>>

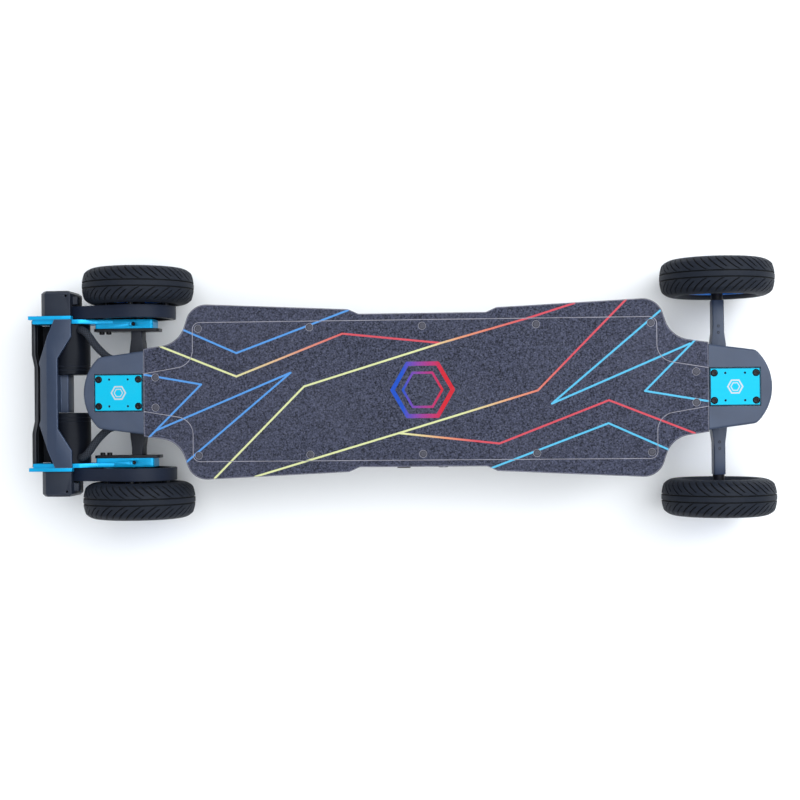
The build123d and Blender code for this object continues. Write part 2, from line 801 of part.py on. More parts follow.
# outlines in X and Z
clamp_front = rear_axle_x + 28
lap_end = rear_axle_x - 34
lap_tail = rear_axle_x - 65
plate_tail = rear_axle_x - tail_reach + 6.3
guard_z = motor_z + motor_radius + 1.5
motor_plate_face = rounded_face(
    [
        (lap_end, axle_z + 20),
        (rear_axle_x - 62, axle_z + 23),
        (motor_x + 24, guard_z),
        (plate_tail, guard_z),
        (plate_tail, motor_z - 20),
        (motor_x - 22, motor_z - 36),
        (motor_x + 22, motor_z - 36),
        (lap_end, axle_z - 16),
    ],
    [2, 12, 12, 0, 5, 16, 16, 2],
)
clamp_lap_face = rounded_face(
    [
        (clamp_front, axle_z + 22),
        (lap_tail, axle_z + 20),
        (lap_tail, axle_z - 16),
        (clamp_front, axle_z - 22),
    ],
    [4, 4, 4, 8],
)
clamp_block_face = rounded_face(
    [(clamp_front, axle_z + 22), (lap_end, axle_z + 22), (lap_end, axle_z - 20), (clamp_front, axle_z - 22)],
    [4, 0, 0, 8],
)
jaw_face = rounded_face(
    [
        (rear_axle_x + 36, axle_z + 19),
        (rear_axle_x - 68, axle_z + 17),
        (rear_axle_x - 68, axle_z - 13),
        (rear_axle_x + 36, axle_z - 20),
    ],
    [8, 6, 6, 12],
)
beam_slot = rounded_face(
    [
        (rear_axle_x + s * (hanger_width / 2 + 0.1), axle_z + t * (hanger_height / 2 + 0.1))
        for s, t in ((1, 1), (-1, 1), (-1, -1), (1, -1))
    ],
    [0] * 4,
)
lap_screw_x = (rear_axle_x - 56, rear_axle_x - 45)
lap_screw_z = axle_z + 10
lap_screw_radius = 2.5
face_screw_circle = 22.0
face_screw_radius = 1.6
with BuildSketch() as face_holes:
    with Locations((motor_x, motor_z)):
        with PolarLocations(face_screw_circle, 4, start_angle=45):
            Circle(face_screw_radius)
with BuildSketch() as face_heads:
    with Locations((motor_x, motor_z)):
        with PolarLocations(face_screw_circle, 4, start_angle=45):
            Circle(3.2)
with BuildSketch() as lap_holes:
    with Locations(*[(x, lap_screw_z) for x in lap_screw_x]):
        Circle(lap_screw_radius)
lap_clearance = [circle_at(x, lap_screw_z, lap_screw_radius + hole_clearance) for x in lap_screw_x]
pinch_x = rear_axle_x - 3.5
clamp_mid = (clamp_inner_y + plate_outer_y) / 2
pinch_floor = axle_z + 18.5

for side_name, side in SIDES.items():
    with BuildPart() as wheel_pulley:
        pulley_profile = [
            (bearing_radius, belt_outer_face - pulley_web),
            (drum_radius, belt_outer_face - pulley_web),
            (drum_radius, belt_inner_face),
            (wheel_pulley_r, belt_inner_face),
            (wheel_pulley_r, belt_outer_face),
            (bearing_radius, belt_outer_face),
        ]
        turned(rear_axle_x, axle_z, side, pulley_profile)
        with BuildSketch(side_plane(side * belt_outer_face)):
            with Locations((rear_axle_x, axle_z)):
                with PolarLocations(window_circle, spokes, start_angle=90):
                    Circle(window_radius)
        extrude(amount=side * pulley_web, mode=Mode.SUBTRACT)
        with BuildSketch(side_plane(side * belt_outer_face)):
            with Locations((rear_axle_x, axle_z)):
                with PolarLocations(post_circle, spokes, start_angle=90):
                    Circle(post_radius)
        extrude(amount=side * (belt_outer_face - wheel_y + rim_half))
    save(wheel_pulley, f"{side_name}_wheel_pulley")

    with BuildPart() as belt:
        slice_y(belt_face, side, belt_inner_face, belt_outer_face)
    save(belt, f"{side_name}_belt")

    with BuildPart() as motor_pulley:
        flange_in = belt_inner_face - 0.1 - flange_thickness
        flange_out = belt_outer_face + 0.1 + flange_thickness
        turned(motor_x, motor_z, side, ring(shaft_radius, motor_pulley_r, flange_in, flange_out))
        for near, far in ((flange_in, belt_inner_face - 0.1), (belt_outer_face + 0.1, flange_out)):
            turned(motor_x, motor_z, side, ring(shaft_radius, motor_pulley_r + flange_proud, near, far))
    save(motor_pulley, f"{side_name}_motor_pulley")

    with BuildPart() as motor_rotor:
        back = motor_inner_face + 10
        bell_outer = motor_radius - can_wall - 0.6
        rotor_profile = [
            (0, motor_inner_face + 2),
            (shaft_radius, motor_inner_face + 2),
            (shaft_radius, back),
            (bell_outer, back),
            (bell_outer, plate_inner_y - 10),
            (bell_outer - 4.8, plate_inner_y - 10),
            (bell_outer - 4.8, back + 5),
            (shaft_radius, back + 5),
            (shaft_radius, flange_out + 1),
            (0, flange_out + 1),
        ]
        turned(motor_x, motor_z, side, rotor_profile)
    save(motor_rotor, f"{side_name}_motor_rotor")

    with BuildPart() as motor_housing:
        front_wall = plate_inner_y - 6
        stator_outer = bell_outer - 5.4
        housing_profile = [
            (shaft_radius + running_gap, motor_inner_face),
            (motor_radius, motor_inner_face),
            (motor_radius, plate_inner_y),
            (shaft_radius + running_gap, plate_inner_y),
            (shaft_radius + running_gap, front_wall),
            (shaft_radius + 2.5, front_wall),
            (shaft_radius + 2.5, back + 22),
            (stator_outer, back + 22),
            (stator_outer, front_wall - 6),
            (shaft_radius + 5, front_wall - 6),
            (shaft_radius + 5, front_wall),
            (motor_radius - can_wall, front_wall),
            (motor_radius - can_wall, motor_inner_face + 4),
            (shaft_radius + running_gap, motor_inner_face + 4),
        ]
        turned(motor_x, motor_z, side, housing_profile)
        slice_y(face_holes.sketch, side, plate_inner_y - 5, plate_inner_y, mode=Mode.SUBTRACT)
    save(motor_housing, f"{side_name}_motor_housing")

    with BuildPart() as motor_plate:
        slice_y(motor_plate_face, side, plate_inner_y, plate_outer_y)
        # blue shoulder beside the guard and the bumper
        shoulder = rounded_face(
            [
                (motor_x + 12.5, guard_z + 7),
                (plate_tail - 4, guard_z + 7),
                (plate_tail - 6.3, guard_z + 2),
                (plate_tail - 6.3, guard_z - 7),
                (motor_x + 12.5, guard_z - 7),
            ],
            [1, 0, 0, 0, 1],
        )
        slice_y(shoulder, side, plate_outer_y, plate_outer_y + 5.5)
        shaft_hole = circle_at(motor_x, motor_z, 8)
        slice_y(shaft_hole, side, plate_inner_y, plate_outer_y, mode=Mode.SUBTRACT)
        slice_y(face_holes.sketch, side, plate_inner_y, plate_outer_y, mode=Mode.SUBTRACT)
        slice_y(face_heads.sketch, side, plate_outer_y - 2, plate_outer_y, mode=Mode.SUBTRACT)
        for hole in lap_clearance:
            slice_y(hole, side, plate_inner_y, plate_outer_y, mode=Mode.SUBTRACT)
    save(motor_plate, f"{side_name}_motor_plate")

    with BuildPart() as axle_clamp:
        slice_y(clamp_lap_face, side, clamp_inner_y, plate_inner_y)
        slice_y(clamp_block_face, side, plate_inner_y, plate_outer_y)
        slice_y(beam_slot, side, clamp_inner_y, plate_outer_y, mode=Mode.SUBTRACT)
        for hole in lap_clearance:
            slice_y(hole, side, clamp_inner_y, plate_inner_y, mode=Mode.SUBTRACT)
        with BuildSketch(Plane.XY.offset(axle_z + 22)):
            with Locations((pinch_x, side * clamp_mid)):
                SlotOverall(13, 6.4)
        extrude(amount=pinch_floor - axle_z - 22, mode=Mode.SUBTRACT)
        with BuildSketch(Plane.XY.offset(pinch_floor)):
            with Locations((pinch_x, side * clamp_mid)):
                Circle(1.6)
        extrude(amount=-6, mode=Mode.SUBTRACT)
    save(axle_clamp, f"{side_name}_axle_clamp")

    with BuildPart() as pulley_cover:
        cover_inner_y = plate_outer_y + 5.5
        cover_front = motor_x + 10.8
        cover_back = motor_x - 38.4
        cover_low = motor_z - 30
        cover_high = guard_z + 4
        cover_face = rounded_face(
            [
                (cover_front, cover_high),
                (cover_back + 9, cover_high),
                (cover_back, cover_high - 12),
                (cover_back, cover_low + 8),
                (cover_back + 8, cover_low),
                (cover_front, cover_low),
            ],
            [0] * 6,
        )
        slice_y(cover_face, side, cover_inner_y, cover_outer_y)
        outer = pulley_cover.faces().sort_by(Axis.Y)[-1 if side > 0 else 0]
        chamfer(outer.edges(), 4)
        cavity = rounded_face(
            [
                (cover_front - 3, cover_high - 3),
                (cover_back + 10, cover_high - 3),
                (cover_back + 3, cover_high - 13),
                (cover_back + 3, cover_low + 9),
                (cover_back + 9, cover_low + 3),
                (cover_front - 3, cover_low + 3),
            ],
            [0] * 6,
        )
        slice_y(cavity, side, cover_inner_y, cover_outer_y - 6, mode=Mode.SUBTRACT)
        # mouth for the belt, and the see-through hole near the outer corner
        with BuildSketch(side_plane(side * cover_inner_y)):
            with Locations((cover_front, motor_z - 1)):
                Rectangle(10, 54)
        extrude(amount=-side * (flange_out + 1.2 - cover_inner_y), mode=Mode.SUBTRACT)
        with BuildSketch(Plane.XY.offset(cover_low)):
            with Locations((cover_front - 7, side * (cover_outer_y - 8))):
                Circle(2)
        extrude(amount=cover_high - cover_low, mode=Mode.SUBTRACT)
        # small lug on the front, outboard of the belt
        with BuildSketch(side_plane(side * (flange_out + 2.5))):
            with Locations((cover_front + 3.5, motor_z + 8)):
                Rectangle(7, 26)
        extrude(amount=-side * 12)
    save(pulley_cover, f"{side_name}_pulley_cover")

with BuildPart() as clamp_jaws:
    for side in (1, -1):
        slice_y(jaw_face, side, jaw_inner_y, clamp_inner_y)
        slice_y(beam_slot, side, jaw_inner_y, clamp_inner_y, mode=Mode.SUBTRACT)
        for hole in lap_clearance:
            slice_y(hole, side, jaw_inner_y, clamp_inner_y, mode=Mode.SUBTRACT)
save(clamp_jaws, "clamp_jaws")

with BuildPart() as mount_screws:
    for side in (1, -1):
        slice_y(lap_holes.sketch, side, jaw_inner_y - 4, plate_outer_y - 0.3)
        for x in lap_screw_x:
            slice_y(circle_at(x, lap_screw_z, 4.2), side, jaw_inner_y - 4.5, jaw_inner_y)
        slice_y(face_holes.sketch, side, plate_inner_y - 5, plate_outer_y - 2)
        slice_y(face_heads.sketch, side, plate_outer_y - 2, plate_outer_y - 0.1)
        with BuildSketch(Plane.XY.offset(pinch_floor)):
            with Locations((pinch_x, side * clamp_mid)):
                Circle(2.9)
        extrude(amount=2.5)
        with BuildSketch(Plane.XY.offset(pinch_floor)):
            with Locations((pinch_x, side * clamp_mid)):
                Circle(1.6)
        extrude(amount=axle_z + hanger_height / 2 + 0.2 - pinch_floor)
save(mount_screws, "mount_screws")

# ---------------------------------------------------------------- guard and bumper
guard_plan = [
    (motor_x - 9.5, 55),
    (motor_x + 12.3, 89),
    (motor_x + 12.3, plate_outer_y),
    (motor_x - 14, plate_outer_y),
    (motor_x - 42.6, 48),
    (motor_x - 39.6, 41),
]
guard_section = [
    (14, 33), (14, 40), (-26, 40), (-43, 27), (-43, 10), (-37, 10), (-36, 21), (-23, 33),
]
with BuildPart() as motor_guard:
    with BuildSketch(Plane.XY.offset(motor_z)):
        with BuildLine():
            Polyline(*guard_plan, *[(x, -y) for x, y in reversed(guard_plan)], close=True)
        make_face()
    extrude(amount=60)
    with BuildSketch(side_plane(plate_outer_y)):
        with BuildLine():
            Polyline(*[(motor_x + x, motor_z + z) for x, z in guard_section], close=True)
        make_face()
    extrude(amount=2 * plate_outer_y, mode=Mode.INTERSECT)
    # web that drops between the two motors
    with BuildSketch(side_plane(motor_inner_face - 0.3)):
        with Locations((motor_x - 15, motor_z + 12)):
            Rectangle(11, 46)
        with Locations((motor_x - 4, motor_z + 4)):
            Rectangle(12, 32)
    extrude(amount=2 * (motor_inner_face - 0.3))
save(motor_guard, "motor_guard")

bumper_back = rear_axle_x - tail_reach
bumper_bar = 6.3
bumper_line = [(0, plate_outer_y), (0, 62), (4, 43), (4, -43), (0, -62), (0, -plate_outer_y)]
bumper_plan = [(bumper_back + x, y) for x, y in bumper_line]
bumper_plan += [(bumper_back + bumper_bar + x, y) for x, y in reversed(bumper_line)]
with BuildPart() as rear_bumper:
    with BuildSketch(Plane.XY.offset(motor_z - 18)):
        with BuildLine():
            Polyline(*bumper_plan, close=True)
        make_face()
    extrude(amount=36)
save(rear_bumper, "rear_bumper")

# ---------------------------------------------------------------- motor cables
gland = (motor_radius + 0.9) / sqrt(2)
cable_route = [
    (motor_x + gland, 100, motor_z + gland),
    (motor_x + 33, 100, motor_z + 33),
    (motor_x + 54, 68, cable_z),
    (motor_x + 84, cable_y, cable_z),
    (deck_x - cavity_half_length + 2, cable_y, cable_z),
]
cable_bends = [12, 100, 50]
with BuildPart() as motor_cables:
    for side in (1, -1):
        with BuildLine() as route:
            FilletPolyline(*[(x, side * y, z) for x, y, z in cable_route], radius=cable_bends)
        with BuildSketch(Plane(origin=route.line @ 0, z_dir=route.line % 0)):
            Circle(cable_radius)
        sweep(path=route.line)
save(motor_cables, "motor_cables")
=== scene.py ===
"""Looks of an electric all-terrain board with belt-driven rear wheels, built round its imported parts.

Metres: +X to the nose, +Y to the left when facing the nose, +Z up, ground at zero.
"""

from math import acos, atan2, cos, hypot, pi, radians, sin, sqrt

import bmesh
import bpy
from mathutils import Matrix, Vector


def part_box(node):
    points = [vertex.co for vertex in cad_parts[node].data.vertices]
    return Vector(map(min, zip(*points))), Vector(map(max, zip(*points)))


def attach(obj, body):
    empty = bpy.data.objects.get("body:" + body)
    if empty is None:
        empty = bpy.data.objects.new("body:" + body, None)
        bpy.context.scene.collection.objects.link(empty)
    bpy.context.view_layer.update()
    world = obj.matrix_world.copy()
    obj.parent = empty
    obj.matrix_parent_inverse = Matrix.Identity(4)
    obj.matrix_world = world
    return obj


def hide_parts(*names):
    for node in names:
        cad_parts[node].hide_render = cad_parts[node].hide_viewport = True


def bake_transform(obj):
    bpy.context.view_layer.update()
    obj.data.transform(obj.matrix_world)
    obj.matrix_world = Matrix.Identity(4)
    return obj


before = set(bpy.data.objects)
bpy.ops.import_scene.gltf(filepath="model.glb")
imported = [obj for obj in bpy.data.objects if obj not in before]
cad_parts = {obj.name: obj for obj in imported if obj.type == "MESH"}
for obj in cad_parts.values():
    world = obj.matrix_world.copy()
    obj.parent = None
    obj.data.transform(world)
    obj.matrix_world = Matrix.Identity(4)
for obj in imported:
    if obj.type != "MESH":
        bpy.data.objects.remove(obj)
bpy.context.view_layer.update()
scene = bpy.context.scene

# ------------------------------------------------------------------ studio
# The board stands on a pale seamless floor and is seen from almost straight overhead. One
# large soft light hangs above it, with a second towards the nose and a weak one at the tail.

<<
>>

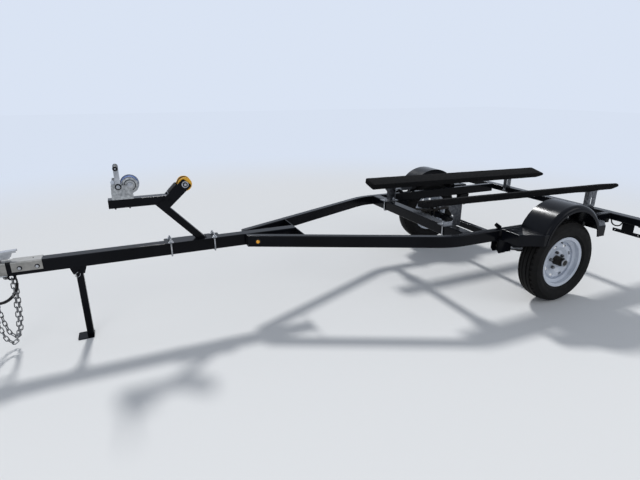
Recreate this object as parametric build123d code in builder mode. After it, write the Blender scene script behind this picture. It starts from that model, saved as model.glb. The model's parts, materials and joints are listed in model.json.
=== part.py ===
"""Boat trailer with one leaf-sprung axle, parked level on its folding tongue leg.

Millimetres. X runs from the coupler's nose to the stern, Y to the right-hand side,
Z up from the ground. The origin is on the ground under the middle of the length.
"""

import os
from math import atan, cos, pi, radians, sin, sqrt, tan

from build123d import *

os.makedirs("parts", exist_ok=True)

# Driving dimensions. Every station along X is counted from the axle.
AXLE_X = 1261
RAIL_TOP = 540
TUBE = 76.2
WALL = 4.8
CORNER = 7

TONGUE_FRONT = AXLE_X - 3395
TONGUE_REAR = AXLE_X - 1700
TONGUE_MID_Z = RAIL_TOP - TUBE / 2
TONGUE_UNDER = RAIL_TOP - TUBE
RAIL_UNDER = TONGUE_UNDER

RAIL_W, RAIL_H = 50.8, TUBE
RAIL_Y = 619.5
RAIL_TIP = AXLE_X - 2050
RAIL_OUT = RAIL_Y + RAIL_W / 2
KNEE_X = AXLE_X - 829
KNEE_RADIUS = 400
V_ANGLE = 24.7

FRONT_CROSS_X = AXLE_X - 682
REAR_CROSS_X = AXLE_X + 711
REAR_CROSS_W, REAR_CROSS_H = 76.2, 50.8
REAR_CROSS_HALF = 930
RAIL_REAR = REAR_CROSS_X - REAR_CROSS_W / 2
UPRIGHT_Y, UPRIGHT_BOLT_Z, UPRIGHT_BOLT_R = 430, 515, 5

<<

- WHAT YOU SHOULD DO: Where a line of the records above holds the word "imported", copy that line.

- IN RESPONSE:
"""Looks of an electric all-terrain board with belt-driven rear wheels, built round its imported parts.
imported = [obj for obj in bpy.data.objects if obj not in before]
cad_parts = {obj.name: obj for obj in imported if obj.type == "MESH"}
for obj in imported:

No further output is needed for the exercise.